Most of the commodities of the shops are handicrafts from Nepal, though there are also perfumes and wines that Nepalese business people have imported from other countries. These goods are much cheaper than outside of Zham, which provides an attraction to shoppers.

"We sell everything to Chinese customers, including Nepalese products and foreign goods we import from other countries," said Chiring Sherpa, a Nepalese trader. When going back to Nepal, he brings back China-made clothes. "These clothes are cheap and of good quality, and are welcomed back home," he said.

A border market close by is an attraction for Nepalese shoppers looking to buy Chinese goods. "We mainly sell electric appliances, bedding articles and clothes," said Zhu Yundi, the owner of the market. "The advantage to our goods is the low price."

Border trade has grown rapidly in Zham, said Gesang, a local official, adding that trade volume through the port reached $280 million in the first three months of 2014 , up 3.4 percent year on year.

According to Gesang, when the Zham Port was opened to trade 48 years ago, the trade volume was little more than $317 annually. By 1994, however, the volume had already soared to $30 million, which has increased by an average of $10 million every year since. In 2013, the trade volume rocketed to $2.04 billion.

Gesang said that 99 percent of the trade was export of Chinese goods. Their destinations were not only Nepal, but also India and other South Asian countries. "Electronic products made in China account for the majority of the exports, such as cellphones. Others include clothes and bedding."

Gesang also admitted that the booming border trade and the burgeoning tourism in the area had made traffic congestion a serious issue for the town. "We have built a new parking area near the port to meet the need of increasing vehicles," he said.

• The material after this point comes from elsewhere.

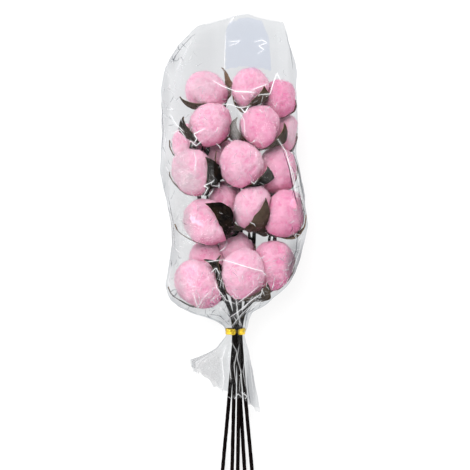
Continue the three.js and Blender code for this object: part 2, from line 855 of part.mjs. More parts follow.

The risk of landslides also looms over the residents and visitors. The local government is working out a plan to prevent them from occurring or at least reducing their frequency.

"We have invited the researchers with the Chinese Academy of Sciences to examine the geological situation in our town, and the research results show that large-scale landslides could be prevented and controlled," he said. "Now the Central Government has invested 3 billion yuan ($476 million) to carry out concrete measures in a landslide-control program and the project will begin in the following months."

"With safer natural environment and better traffic, Zham will receive more and more travelers and business people and usher in prosperity," Gesang said.